Taşgetiren’in “Bir de hukuk yok muydu?” başlıklı yazısının ilgili bölümü şöyle:

“Ekonomik darboğaza çare noktasında asıl sıkıntı Batı dünyasının ilgisini çekebilmekte toplanıyor.

Muhtemelen Cumhurbaşkanı Erdoğan da, ‘AB kapısı’nı yeniden bu sebeple çalmakta.

Ancak ekonomi çevrelerinde cümle alem biliyor ki, Batı’dan sermaye akımı için en öncelikli konu, hukuk alanındaki sorunların giderilmesidir. Muhalefetin ekonomi kurmayları, işbaşına gelince ilk işin, hukuk alanındaki sorunları çözmek olduğunu ifade ediyorlardı. Hatta böyle bir irade ülke yönetimine yansıdığı andan itibaren mesela risk priminin düşeceğini, finans dünyasının harekete geçeceğini söylüyorlardı.
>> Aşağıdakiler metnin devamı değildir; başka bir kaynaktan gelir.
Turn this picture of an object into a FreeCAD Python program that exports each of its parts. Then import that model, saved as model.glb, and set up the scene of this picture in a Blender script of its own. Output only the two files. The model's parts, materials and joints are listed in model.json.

‘HUKUK ALANINDA BİR ADIM ATILMADI’

Ne var ki şu ana kadar, hukuk alanında belirgin bir adım atılmış değil. Herkes biliyor ki, bazı sembolik problem alanları var. Diyelim AİHM kararlarının uygulanmaması… Bu noktada Anayasa Mahkemesi’nin özgürlük açılımları bile iktidar dilinde karşılık bulmuyor.

Acaba Mehmet Şimşek ve Hafize Gaye Erkan görevi kabul etmeden önceki görüşmelerde ekonomide rehabilitasyonun neler gerektirdiği konusunda en azından genel bir çerçeve çizmişler midir ve o çerçeve konusunda bir uyum sağlanmış mıdır?
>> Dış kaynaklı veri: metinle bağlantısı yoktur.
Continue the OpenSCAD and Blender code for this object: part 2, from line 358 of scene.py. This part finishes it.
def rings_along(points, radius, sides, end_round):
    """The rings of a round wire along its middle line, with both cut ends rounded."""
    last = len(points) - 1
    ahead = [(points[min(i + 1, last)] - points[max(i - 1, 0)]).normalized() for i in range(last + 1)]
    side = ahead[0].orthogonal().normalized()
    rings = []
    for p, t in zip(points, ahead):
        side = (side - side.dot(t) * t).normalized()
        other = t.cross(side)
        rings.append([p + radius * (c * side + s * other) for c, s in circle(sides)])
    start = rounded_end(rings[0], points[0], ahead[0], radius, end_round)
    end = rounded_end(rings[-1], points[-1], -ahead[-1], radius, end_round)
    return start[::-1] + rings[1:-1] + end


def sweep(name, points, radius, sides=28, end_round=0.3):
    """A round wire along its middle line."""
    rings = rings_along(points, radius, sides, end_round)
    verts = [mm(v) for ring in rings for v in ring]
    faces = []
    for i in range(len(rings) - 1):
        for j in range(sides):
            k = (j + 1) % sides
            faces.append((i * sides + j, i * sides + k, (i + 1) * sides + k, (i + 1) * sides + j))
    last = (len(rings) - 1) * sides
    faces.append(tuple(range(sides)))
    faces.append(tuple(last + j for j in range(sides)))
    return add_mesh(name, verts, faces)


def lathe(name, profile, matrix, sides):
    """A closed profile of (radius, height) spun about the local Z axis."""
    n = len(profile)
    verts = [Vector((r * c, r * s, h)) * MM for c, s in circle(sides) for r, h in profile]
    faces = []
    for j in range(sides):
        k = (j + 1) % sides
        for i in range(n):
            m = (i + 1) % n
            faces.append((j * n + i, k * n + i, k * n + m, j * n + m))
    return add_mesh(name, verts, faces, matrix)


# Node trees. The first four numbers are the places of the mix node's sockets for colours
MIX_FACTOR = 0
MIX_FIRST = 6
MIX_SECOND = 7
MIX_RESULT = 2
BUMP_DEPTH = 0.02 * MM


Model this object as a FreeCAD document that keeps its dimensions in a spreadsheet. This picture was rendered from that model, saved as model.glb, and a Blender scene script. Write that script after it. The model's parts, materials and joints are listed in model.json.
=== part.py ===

Böyle çerçeve varsa, onun içinde, mutlaka ekonomik kimi kriterler vardır, peki ama özellikle Avrupa cenahında beklenen hukuk kriterleri üzerinde durulmuş mudur?

‘HUKUK DEVLETİNDE BÖYLE TALEPLER OLMAZ’

Cumhurbaşkanı Erdoğan Avrupa’ya ‘AB kapısını açın’ diye seslenirken herhalde kendisine hukuki problemler aktarılmıştır. İşin ilginç yanı, sembolleşmiş hukuk sorunlarının başında da sayın Cumhurbaşkanı’nın nerede ise şahsi iradesinin belirleyici etkisi vardır.

Bunu ekonomi yönetimi söylememiş olsa, Dışişleri Bakanlığı söylemiştir. Biz nasıl İsveç’e ve NATO’ya “Şöyle olmazsa olmaz” diyorsak, mesela AB dünyası da bize ‘AİHM kararları uygulanmazsa olmaz’ diyecektir. Ya da ‘İhale kanunları böyle zırt pırt değiştirilirse, hukukun değil keyfiliğin hakim olduğu bir zeminde olmaz, yüksek mahkemenin verdiği kararın siyasi mülahaza ile alt kademe mahkeme tarafından uygulanmadığı bir yargı düzeni ile olmaz, siyasilerin Meclis kürsülerinden yargıyı hizaya getirdiği bir şekilde olmaz’ diyecektir…


 

Aslında bunlar, herhangi bir insanın herhangi bir hukuk devletinde talep edeceği şeylerden farklı değildir.

AB dünyası bunu kendi içinde hayat haline getirmiş. AB ile siyasi farklılaşmalar ayrı. Ama ‘üstünlerin hukuku değil hukukun üstünlüğü’ yaklaşımı sanıyorum, Ak Parti’nin yola çıkarkenki mottosu idi. Ve sanıyorum Tayyip Bey’in de çok sevdiği bir sözdü… Şimdi niye ‘güçlülerin hukuku’ sevilir oldu ki?”